Which brings me to Erlang. Is it (a) a step forwards, or (b) a
step back?
I haven't been doing much in terms of Erlang-play, as I've been
distracted at work (new release) and at home (stolen MTB, major
injuries). But I have toyed with ErlyBird, the NetBeans-based IDE,
and the basics of parsing a few megabytes worth of bluetooth device
IDs and timestamps.
Tim Bray immediately
hit the brick wall of "This is not a C-derived language"; it
has much of the Prolog punctuation, and its model of unification of
variables and Atoms. But Erlang is not prolog: it doesn't backtrack
except in the condition clauses in case statements, all of which
are restricted to functions that are side effect free. Someone in
the Erlang team's clearly been burned by the classic Prolog problem
of an error sending the logic engine off into some corner of your
assertion-space, backtracking wildly.
There's a price for this change, which is that Erlang is less
graph-centric than Prolog. Erlang gives you lists, tuples and
object instances (Processes) to which you can send such datatypes,
but less of the depth-first-search unification algorithm which
makes working with [some] graph structures so trivial. Some is
important, breadth-first searches and cyclic graphs are still
troublesome. So what you get for Erlang is a bit of the
unification, less of the graph, and more of the functional
programming world view, albeit without Standard ML's polymorphic
type inference, questions on how to implement that being the
nightmare of my CS degree exams.
For many of those developers who didn't study under Milner,
Functional Programming is going to be new, even if they struggled
through STL C++, which, IMO, is often the worst of both worlds: an
attempt to retrofit functional programming to a language that has
already had OO patched in badly. But what you gain from Erlang is
distribution, either in host, or across-machines. Which is always
cute.
Tim: the way to build up data structures in a functional
language is to pass down something that gets built up, either on
the way down or the way back. If you can write functions that take
a fragment of the log and aggregate that, and another function to
merge the results from the analysis of two such fragments, then you
are on your way to doing map reduction, without having to set up
Hadoop.
What is interesting is the review on the overall experience from
Tim
and especially Cedric
Beust.

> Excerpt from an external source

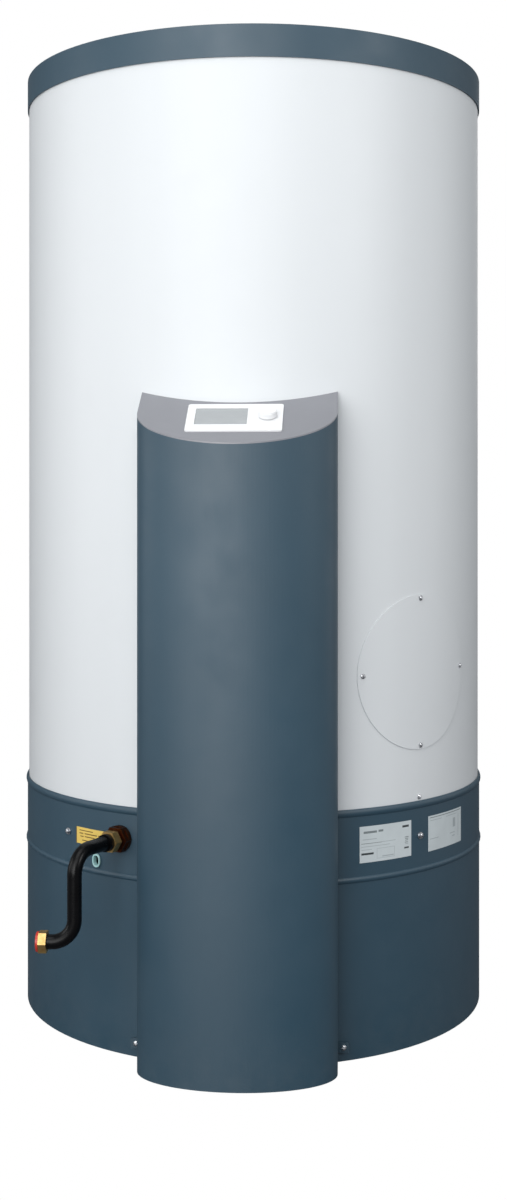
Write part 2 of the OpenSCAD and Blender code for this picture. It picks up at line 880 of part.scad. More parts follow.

Yes, even with some NetBeans integration, working with
Erlang felt a bit like going back in time to a Prolog or SML shell,
manually running things and looking at the results.

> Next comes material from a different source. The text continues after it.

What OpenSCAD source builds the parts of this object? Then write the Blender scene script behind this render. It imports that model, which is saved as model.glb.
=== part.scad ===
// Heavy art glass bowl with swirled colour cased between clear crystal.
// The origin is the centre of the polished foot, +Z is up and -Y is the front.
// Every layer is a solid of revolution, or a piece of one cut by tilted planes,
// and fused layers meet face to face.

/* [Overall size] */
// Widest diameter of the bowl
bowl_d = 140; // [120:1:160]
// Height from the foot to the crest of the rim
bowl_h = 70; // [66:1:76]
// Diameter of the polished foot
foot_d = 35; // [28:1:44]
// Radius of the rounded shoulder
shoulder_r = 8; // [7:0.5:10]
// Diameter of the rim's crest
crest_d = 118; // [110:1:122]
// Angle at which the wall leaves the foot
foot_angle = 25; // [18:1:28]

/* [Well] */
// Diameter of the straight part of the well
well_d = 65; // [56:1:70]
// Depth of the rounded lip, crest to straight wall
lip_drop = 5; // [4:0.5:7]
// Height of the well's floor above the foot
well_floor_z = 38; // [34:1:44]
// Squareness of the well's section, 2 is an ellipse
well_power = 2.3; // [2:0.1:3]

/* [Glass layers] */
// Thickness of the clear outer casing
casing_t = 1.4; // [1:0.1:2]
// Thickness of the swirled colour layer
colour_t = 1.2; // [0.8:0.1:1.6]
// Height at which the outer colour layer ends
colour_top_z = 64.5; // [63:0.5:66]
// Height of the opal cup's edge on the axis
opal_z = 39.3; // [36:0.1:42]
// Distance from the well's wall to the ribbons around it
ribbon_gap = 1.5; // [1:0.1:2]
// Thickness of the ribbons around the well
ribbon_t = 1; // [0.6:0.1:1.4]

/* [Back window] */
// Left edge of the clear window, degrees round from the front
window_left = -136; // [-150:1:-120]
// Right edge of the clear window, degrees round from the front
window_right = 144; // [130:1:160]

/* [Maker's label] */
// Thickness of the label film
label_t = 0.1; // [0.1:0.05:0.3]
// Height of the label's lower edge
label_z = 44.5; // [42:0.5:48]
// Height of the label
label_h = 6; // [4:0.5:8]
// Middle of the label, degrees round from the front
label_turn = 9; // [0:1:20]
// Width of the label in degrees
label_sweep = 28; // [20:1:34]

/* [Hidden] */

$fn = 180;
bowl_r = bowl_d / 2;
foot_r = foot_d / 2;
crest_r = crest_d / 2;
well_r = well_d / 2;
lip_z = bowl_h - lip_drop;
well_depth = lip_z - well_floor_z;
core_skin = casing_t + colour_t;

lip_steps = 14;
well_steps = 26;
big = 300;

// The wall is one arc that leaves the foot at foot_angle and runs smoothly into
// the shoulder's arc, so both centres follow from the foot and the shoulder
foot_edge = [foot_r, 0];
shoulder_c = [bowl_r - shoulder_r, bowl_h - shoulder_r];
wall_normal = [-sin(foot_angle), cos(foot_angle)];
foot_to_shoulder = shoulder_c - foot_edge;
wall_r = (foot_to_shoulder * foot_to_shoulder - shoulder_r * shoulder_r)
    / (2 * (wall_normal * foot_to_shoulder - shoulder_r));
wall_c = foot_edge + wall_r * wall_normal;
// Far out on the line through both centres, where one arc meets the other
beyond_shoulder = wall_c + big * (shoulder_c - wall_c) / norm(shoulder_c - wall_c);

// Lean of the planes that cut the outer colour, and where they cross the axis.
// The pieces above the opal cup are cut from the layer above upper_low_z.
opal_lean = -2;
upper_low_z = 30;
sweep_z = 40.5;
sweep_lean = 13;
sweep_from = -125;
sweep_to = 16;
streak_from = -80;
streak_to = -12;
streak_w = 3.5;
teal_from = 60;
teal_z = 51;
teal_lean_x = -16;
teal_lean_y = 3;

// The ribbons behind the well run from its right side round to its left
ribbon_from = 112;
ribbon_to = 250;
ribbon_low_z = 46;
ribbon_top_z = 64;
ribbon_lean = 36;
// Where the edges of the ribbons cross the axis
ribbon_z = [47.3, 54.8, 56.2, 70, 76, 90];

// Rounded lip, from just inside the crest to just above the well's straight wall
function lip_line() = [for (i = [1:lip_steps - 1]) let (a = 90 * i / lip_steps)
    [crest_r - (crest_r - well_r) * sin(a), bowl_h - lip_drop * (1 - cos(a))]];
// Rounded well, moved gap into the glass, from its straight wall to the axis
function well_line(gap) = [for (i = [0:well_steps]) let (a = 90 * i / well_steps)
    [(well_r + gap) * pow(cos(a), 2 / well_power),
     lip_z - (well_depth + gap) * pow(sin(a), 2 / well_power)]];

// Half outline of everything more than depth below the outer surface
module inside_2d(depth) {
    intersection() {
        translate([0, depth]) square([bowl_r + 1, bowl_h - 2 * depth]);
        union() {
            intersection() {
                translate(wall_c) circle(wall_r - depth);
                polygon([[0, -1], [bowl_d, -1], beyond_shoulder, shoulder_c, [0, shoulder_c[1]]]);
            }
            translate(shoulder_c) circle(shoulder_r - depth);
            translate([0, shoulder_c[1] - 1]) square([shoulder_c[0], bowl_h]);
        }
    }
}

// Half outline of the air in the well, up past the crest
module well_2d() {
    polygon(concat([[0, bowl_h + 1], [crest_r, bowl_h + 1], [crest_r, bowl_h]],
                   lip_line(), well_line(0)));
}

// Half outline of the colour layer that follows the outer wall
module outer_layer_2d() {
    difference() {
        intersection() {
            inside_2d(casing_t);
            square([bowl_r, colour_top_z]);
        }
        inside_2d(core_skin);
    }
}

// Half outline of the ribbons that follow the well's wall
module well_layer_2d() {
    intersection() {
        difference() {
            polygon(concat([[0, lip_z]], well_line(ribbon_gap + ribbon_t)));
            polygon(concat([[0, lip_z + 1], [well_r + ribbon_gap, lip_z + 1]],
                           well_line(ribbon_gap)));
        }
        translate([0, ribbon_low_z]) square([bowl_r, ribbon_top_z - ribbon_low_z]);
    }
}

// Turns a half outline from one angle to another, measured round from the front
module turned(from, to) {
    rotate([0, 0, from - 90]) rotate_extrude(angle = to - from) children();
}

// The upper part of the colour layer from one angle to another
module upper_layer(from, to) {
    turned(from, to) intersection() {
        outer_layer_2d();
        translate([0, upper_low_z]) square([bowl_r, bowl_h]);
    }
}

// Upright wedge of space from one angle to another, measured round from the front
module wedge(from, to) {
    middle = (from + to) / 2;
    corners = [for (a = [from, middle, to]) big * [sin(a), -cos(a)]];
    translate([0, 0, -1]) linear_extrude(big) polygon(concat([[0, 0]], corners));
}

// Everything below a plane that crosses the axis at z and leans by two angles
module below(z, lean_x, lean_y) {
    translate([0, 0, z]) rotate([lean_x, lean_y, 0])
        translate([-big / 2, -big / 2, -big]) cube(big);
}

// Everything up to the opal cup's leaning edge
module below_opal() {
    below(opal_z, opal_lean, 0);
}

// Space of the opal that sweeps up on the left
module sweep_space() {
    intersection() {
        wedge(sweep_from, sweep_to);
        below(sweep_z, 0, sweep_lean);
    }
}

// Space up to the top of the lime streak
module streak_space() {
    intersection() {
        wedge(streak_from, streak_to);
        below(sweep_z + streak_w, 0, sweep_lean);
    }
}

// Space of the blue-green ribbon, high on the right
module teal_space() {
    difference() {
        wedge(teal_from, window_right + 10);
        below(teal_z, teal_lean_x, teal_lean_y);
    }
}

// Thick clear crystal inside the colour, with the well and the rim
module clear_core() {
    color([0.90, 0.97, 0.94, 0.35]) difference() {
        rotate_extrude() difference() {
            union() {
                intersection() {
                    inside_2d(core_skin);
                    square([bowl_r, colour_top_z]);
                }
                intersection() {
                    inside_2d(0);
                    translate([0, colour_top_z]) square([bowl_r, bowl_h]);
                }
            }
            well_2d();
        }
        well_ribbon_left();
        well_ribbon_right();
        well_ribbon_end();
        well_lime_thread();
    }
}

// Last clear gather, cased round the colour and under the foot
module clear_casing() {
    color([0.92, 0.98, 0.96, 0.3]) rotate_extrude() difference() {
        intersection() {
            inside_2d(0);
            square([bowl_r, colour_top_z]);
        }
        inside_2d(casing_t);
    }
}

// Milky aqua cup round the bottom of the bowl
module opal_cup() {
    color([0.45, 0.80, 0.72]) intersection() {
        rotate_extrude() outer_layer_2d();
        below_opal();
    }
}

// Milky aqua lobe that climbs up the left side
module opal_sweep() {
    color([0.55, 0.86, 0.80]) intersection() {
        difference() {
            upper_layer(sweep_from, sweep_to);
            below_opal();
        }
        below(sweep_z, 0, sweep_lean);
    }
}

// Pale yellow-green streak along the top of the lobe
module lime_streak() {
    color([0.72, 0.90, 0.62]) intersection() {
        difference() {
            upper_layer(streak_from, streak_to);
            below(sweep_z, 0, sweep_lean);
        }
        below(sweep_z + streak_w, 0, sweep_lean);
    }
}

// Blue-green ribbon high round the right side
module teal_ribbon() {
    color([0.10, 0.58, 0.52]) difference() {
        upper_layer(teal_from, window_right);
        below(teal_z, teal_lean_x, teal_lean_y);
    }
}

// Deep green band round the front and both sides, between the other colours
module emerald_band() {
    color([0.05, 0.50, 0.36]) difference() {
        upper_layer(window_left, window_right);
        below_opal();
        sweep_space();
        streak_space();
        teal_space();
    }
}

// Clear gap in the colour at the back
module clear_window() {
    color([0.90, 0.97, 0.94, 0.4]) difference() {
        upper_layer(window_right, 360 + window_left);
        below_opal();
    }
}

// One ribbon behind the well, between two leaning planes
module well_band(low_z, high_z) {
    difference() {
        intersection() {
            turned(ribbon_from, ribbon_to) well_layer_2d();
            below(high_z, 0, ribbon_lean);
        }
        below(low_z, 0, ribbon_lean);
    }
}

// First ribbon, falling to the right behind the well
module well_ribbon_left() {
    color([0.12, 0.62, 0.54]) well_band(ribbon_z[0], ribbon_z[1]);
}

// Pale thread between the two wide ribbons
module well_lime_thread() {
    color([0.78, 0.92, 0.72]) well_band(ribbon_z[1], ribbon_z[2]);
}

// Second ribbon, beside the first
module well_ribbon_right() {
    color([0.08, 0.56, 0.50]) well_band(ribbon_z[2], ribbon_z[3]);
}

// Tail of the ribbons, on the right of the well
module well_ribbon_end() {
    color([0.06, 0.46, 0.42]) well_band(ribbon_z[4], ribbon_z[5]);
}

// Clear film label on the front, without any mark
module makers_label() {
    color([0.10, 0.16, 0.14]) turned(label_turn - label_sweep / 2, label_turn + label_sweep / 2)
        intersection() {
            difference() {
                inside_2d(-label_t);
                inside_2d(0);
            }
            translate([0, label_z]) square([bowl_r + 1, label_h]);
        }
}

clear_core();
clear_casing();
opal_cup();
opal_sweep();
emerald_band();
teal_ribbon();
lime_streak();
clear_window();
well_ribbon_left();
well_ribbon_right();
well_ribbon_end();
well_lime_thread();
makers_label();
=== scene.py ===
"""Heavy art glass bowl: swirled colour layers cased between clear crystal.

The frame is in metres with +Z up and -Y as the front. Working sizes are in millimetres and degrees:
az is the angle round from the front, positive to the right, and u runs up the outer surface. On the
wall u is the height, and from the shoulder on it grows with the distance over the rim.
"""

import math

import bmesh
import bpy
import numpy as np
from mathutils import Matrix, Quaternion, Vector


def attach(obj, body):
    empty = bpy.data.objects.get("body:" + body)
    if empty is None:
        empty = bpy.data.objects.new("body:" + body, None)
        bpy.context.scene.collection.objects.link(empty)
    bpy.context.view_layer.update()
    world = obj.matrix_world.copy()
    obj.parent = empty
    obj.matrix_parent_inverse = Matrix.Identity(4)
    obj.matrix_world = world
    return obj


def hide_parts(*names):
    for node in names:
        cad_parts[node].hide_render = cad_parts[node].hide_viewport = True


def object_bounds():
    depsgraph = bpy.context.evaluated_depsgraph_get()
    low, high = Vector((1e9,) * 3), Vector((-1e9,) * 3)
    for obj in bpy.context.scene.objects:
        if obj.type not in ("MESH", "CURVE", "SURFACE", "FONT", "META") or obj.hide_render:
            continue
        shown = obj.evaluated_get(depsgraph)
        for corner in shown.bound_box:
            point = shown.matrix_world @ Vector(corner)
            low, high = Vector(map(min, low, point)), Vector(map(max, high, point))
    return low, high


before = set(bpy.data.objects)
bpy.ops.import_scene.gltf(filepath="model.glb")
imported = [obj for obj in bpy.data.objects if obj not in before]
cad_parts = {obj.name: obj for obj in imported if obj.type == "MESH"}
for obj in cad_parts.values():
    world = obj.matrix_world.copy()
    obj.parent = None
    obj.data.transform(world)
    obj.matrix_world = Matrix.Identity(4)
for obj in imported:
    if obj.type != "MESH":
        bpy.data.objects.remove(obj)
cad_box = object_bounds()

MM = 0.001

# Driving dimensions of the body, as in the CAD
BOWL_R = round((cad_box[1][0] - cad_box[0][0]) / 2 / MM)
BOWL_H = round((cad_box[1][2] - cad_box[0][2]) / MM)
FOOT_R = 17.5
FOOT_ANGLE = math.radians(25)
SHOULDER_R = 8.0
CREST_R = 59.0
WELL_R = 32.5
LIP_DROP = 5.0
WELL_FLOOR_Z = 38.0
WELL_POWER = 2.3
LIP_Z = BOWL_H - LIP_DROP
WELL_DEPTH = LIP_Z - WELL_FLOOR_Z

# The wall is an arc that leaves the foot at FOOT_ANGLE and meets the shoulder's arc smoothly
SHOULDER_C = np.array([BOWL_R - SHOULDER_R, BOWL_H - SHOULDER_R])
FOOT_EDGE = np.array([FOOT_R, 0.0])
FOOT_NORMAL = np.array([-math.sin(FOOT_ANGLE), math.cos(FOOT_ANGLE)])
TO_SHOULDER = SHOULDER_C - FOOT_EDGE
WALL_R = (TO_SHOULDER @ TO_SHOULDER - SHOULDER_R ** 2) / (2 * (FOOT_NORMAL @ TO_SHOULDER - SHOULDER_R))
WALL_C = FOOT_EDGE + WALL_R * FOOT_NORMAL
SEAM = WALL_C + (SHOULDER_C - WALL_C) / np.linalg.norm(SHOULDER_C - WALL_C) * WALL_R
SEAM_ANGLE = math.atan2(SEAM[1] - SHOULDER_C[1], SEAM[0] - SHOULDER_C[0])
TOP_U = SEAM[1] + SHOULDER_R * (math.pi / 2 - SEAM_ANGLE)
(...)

That may integrate well under Emacs, but it misses out on the
main improvement of modern software development: test-centric
development with IDEs and build tools that have embraced the same
methodology.
This is tractable, and possibly tractable in ways that are so
profound that they even make TestNG look primitive. Take, for
example, PLUnit,
the test framework of SWI Prolog. PLUnit lets you turn every clause
resolution into an assertion, with the ability to declare that a
clause should pass once, pass multiple times, or fail with a
specific cause. It also goes coverage analysis and can build up a
test suite from the command line.
Erlang needs something like that, or, if it already has it, it
needs to be embraced to become the central way of developing.
Instead of running your commands in the shell, you write your tests
and keep an eye on the build status.
This is something I've been thinking of for a while: how
test-centric, deployment-centric development with interpreted
languages should change how you code. Right from the outset you'd
write some tests that describe the functional behaviour of the
deployed system, then you set something up to run those tests
all the time Current IDEs, they compile and analyse your
code in the background, and flag errors. But imagine if they also,
continually, highlit which clauses didnt have coverage, if they
were triggering deployment and test runs on five different
(virtualized) machines, and could flag which functions were failing
on the Mac but not Windows. There'd be a console if you needed it,
but it would be as secondary to the development process as actually
manually viewing the application/web site is in today's
test-centric teams. You look at the site to make sure it is pretty,
not that it works, because that is the job of tools like Selenium.
I don't know where I'd get started with Erlang on this. I'd
probably go for an Erlang component for SmartFrog that continually
monitors a directory and rebuilds and retests whenever something
changes. I'd feed the results into the test result framework, a
framework that is intended to support multiple underlying test
frameworks and serialise the results over RMI, then into XML or
XHTML. So whenever you saved a file, after a short pause
(CruiseControl-style), I'd trigger a retest. You'd point your web
browser at the results page, hit reload and get the latest results.
Yes, that would be the way to build. The reason for doing this in
SmartFrog, rather is that production deployment would be something
you'd follow on...if it worked locally, you could deploy it to the
staging systems and test there next. Or you'd deploy something on
the production site to run the same workflow every night, against
the SVN repository. There wouldn't be a build process any more,
just a deploy-and-test, with policies in place to go live on the
production site only when staging worked.